When we present climate change in the form of these metrics we make it accessible in the boardroom. When we say that climate change could cost anywhere from £20 million to £100 million dollars a year by 2040, the CFO sits up. When we say that 30% of our workforce are located in areas that will experience so much water stress as to challenge the viability of long-term habitation, the CRO sits up. When we say that we have only one supplier for a critical component and that supplier is in a location that is likely to experience potentially catastrophic events every five years from 2030 onwards, the COO sits up.

It is the translation of theoretical climate science to the applied language of the boardroom that makes it accessible.

In Summary

A resilient organisation is one that has the ability and will to act before the need to act becomes acute.

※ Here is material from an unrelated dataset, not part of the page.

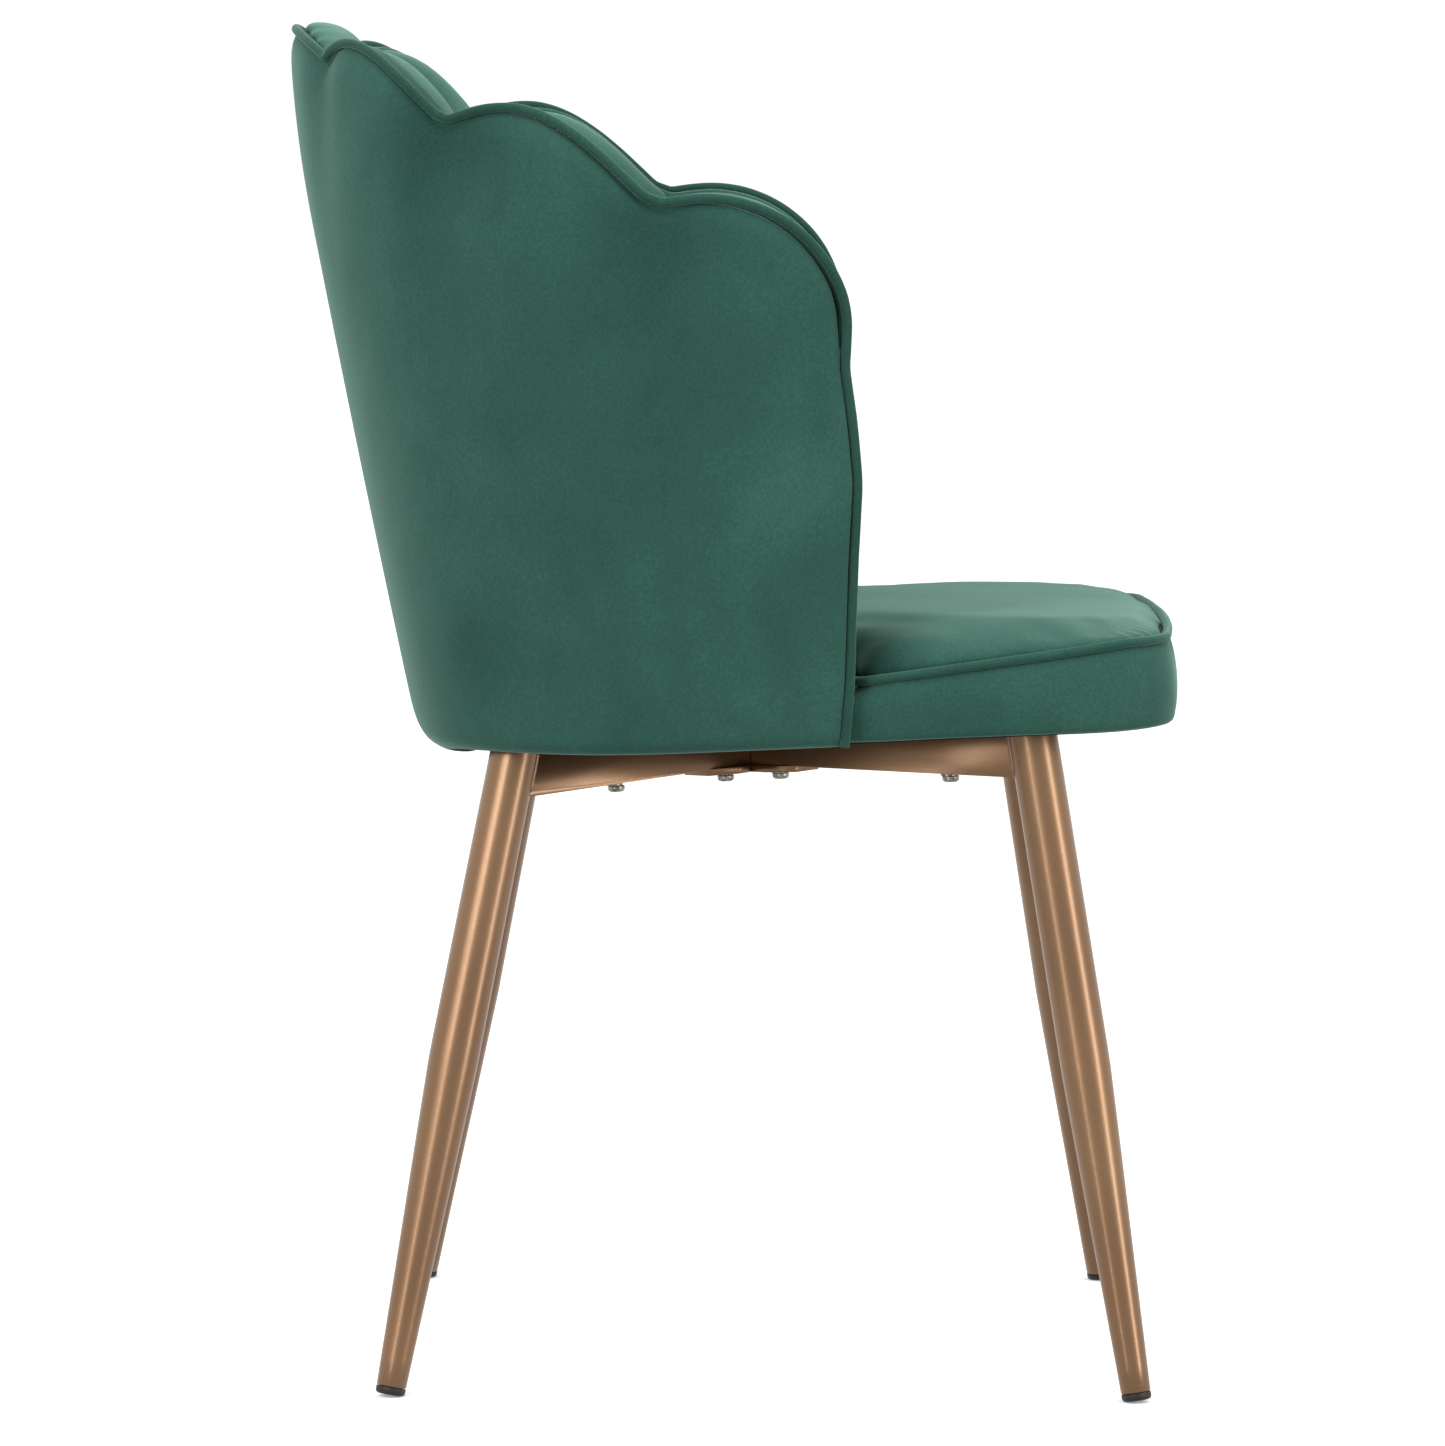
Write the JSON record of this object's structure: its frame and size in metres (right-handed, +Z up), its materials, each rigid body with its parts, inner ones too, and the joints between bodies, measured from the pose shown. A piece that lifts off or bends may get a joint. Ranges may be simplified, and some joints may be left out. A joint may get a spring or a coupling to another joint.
{
  "type": "dining chair",
  "caption": "Dining chair with a padded wrap-around petal back, a boxed seat cushion with welt, and tapered round steel legs on an X frame.",
  "frame": {"origin": "on the floor, below the middle of the chair's overall box", "axes": "+Z up, -Y the way the sitter faces, +X to the sitter's left"},
  "size_m": [0.4796, 0.5547, 0.82],
  "materials": {
    "green_velvet": "short-pile velvet, brushed",
    "gold_paint": "satin metallic paint",
    "zinc_steel": "bright zinc plated",
    "black_plastic": "moulded matt",
    "birch_plywood": "raw, unsanded",
    "black_fleece": "spunbonded dust cover"
  },
  "bodies": {
    "root": {"back_outer_cover": "green_velvet", "back_pad_centre": "green_velvet", "back_pad_shoulder_left": "green_velvet", "back_pad_shoulder_right": "green_velvet", "back_pad_side_left": "green_velvet", "back_pad_side_right": "green_velvet", "back_pad_wing_left": "green_velvet", "back_pad_wing_right": "green_velvet", "back_shell_plywood": "birch_plywood", "back_welt": "green_velvet", "bolt_front_left_inner": "zinc_steel", "bolt_front_left_outer": "zinc_steel", "bolt_front_right_inner": "zinc_steel", "bolt_front_right_outer": "zinc_steel", "bolt_rear_left_inner": "zinc_steel", "bolt_rear_left_outer": "zinc_steel", "bolt_rear_right_inner": "zinc_steel", "bolt_rear_right_outer": "zinc_steel", "bracket_left": "zinc_steel", "bracket_rear": "zinc_steel", "bracket_right": "zinc_steel", "bracket_screw_seat_left": "zinc_steel", "bracket_screw_seat_rear": "zinc_steel", "bracket_screw_seat_right": "zinc_steel", "bracket_screw_wall_left": "zinc_steel", "bracket_screw_wall_rear": "zinc_steel", "bracket_screw_wall_right": "zinc_steel", "dust_cover": "black_fleece", "foot_cap_front_left": "black_plastic", "foot_cap_front_right": "black_plastic", "foot_cap_rear_left": "black_plastic", "foot_cap_rear_right": "black_plastic", "frame_arm_front_left": "gold_paint", "frame_arm_front_right": "gold_paint", "frame_arm_rear_left": "gold_paint", "frame_arm_rear_right": "gold_paint", "leg_front_left": "gold_paint", "leg_front_right": "gold_paint", "leg_rear_left": "gold_paint", "leg_rear_right": "gold_paint", "seat_board_plywood": "birch_plywood", "seat_cushion": "green_velvet", "seat_welt": "green_velvet", "spring_washer_front_left_inner": "zinc_steel", "spring_washer_front_left_outer": "zinc_steel", "spring_washer_front_right_inner": "zinc_steel", "spring_washer_front_right_outer": "zinc_steel", "spring_washer_rear_left_inner": "zinc_steel", "spring_washer_rear_left_outer": "zinc_steel", "spring_washer_rear_right_inner": "zinc_steel", "spring_washer_rear_right_outer": "zinc_steel", "tee_nut_front_left_inner": "zinc_steel", "tee_nut_front_left_outer": "zinc_steel", "tee_nut_front_right_inner": "zinc_steel", "tee_nut_front_right_outer": "zinc_steel", "tee_nut_rear_left_inner": "zinc_steel", "tee_nut_rear_left_outer": "zinc_steel", "tee_nut_rear_right_inner": "zinc_steel", "tee_nut_rear_right_outer": "zinc_steel"}
  },
  "joints": []
}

When we step out of the immediacy of the climate discussion and look at the bigger picture, what we realise is that if we want to drive greater decision making with greater data we need to think about more than just the data itself.

It is only when climate data is well prepared, curated and communicated that it lands well – where the consequences of both action and inaction are clear and accessible to the decision makers. This means placing as much emphasis on the human elements of the equation as the technical ones; as much emphasis on the context of the problem as the cure for it.

In the world of Riskthinking.AI, this means placing equal emphasis on all parts of the risk equation (stochastically modelling exposure, integrating physical and transition risk, providing easy access to asset data, outputs that are boardroom ready) and not over-engineering expensive, complex climate models that are functionally not suited to the real-world decisions they are designed to support.

There has never been a more important time for society to invest in and use the best of technology to accelerate progress in the climate space as we are, after all, in this greenhouse together.